Under James Holmes’ vital baton and in Lee Blakeley’s tasteful, straightforward production, Le Roi et Moi emerged in all its charm and its occasional bursts of glory earned. If the show’s finale, the death of the King, tends to sentimentality, so be it: all around me, I could hear people — French people — sniffling and crying.* At every level of the production, one sensed a basic respect for the piece itself, and that’s as it should be.


Illustration by WVM.

Blakeley proved more faithful to Rodgers & Hammerstein than he did to Offenbach in his production of La Grande-Duchesse de Gérolstein at Santa Fe last season, and if he felt the need to update, bowdlerize, or apologize for this play’s East–West and male–female conflicts from their oh-so postwar-American roots, you saw no trace of it. Every word and gesture was rooted in character and plot, and in dialogue scenes he elicited fine performances from a cast that included several non-native English speakers and more than one opera singer.

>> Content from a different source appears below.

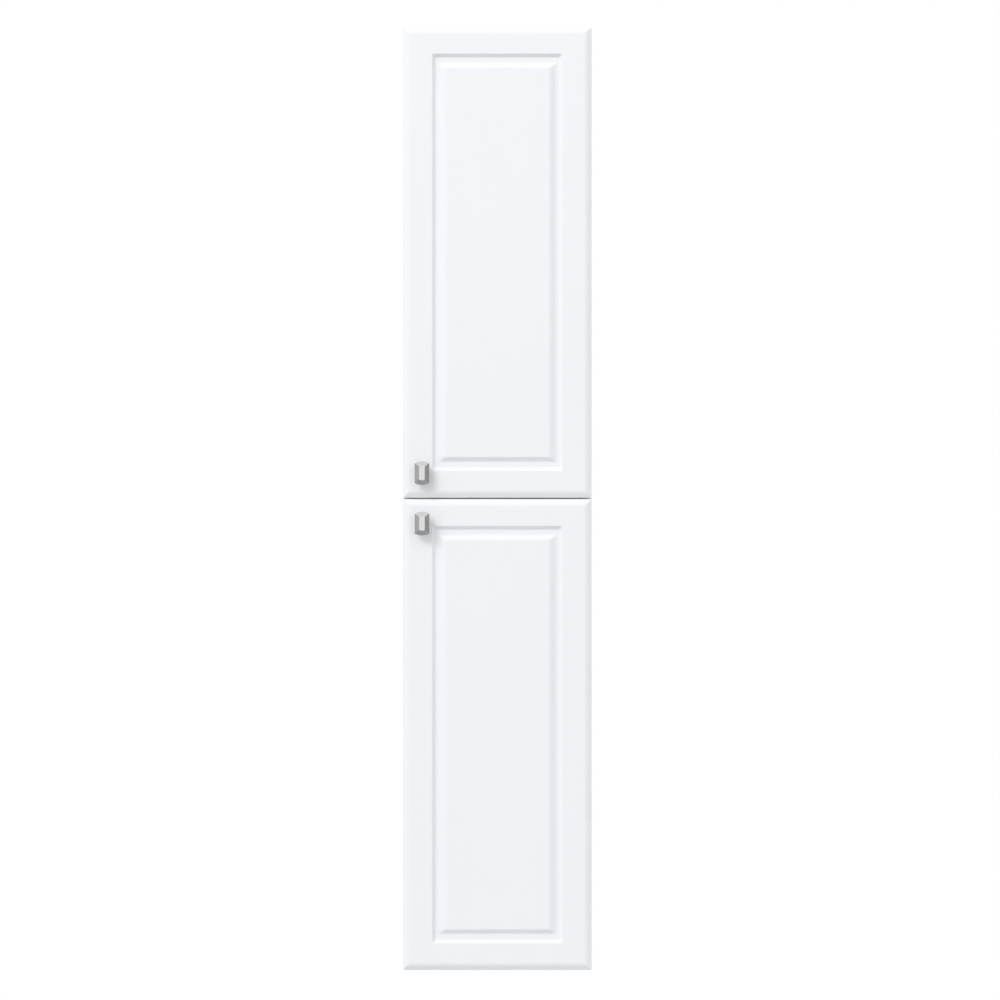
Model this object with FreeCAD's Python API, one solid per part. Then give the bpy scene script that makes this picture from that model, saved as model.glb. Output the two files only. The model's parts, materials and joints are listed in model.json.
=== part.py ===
"""Tall wall-hung bathroom cabinet with two raised-panel doors, one above the other.

Millimetres. +X is to the right of a person facing the doors, +Y points into the wall and
+Z is up. The origin is the centre of the four screw holes of the wall plates, on the wall.
Each sub-part is one STEP file in parts/, named after its node.
"""
import FreeCAD
import Part
import math
import os

V = FreeCAD.Vector

# ---------------------------------------------------------------- driving dimensions
WIDTH = 300.0            # outside of the case
HEIGHT = 1500.0
CASE_DEPTH = 300.0       # wall to the front edges of the side panels
TOP_Z = 60.0             # top of the case above the wall-plate screws
BOARD = 16.0             # thickness of the case panels
BACK_THICK = 3.0
BACK_FRONT = 21.2        # wall to the front side of the back panel's groove
GROOVE = 3.2             # width of that groove
GROOVE_DEPTH = 8.0
FIT = 0.1                # clearance all round a loose fit inside the case

DOOR_THICK = 18.0
DOOR_GAP = 2.0           # between the case and the back of a door
SEAM = 2.0               # between the two doors, which cover the front of the case
EDGE_ROLL = 7.0          # eased edge of a door: an arc that rolls off the face, then a slope
EDGE_SLOPE = 5.5
EDGE_ANGLE = 30.0        # of that slope to the face, in degrees
STILE = 46.5             # door edge to the start of the moulding, at the sides
RAIL = 43.0              # the same at top and bottom
STEP = 5.2               # moulding: step down, level floor and slope up to the raised field
SIDE_FLOOR = 5.0
END_FLOOR = 10.0
SIDE_SLOPE = 9.5
END_SLOPE = 5.8
MOULD_DEPTH = 5.5

KNOB_WIDTH = 23.5
KNOB_HEIGHT = 37.5
KNOB_ARCH = 3.0          # rise of the arched top and bottom ends
KNOB_BEVEL = 7.2
KNOB_SIDE = 4.0          # side wall behind the bevel
KNOB_HEAD = 10.0
KNOB_REACH = 24.0        # door face to the knob's front facet
KNOB_INSET = 30.5        # from the door's left edge
KNOB_FROM_SEAM = 39.0    # from the door's edge at the seam

CUP_RADIUS = 17.5
CUP_DEPTH = 12.0
CUP_INSET = 23.5         # door edge to the centre of the cup
HINGE_INSET = 90.0       # door end to the centre of a hinge
PLATE_INSET = 37.0       # front edge of the side panel to the line of system holes
SYSTEM_PITCH = 32.0
PIN_RADIUS = 2.5         # shelf pins
SHELF_THICK = 6.0
SHELF_DEPTH = 252.0
RUNNING = 0.05           # radial clearance of the links on their pins

WALL_HOLE_X = 105.0      # wall-plate screws, from the centre line
WALL_HOLE_Z = 16.0
WALL_HOLE_RADIUS = 3.25
RAIL_HOLE_X = 90.0       # screws through the lower mounting rail
RAIL_HOLE_RADIUS = 2.5

# ---------------------------------------------------------------- derived places
HALF = WIDTH / 2
INNER = HALF - BOARD                       # inner face of a side panel
BOTTOM_Z = TOP_Z - HEIGHT
CASE_FRONT = -CASE_DEPTH
DOOR_BACK = CASE_FRONT - DOOR_GAP
DOOR_FRONT = DOOR_BACK - DOOR_THICK
DOOR_HEIGHT = (HEIGHT - SEAM) / 2
SEAM_Z = TOP_Z - HEIGHT / 2
UPPER_DOOR = (SEAM_Z + SEAM / 2, TOP_Z)
LOWER_DOOR = (BOTTOM_Z, SEAM_Z - SEAM / 2)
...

Jean-Marc Puissant’s sets evoked the grandeur that we (and the French) remember from Hollywood’s King and I, yet with simple, almost abstract means; Sue Blane’s costumes included sumptuous gowns for Susan, sleek silks for the Siamese, and oddly sci-fi armor for the King’s female bodyguards. Peggy Hickey (a Tony nominee, also of Santa Fe’s Grande-Duchesse) provided elegantly understated choreography, then pulled out the stops for a recreation of Jerome Robbins’ “Small House of Uncle Thomas” — and, of course, a delightful “Shall We Dance?”

Lambert Wilson played the King. Not merely a thoroughly bilingual singing actor, he’s a true rarity, a Frenchman who loves Broadway with a fan’s passion and a scholar’s seriousness. (He’s even recorded an album of show tunes.) A veteran of the Châtelet’s Candide and A Little Night Music, he’s prevailed in more challenging songs than anything Rodgers throws at the King: more remarkably, he got through the entire play without ever once making me think about Yul Brynner, making the role very much his own.


Praise to Buddha: Susan and Lambert.

As Tuptim, Je Ni Kim offered charming presence and a lovely soprano voice, opposite the vividly sung Lun Tha of Damian Thantrey (of whose performance not much else could be discerned, because Rick Fisher’s otherwise gorgeous lighting design took “We Kiss in a Shadow” a little too literally). The esteemed Scottish mezzo Lisa Milne, whose work I’ve admired on recordings, nimbly traced the development of Lady Thiang from meekest subordinate to subtlest power behind the throne, culminating in a stirring “Something Wonderful.”

And then there was Susan. She knows exactly what to do with this material, and “Shall I Tell You” turned out to be a high point of the entire show, as she crawled around the floor — in pantalettes — while raging through her chest voice, something she’s seldom called on to use in opera. “I Whistle a Happy Tune” and “Getting to Know You” came out as “bright and breezy” as they’re intended to be, but when “Hello, Young Lovers” and “Shall We Dance?” presented her with opportunities to soar, she seized but didn’t overdo them. The first Anna, after all, was Gertrude Lawrence, not an opera singer.


Perhaps because I worked with an opera singer on another Broadway show, Susan’s skill in dialogue scenes impressed me very favorably: not only landing every laugh line squarely, she used her voice as adeptly as she does in song, bringing out nuance through color, letting us hear all those feelings that the teddibly proper Anna cannot express outright. After all, The King and I endures as something more than a collection of hit songs because it is at heart a love story — in which the principals never speak of or act on their love.

Anna and the King dance their love, however, and Susan moved gracefully (all those Merry Widows add up!) as her hoopskirts swirled and swept about her. This was no slumming opera singer, but an American bringing her native culture to another country, with expertise and affection. The French have showered Susan with honors and awards for her dedication to their culture: the Americans might consider giving her a medal of some sort, too.


I’ve never before taken a picture in a theater, but this was historic. The glowing orb near the center is Susan, in a skirt wider
than she is tall.

*NOTE: I attended the performance on June 17. I’d forgotten — probably repressed the memory — that there’s a reprise of “I Whistle a Happy Tune” during the King’s death scene. Yikes, how mawkish. And yet somehow it worked. It all did. They were smart fellows, Rodgers & Hammerstein.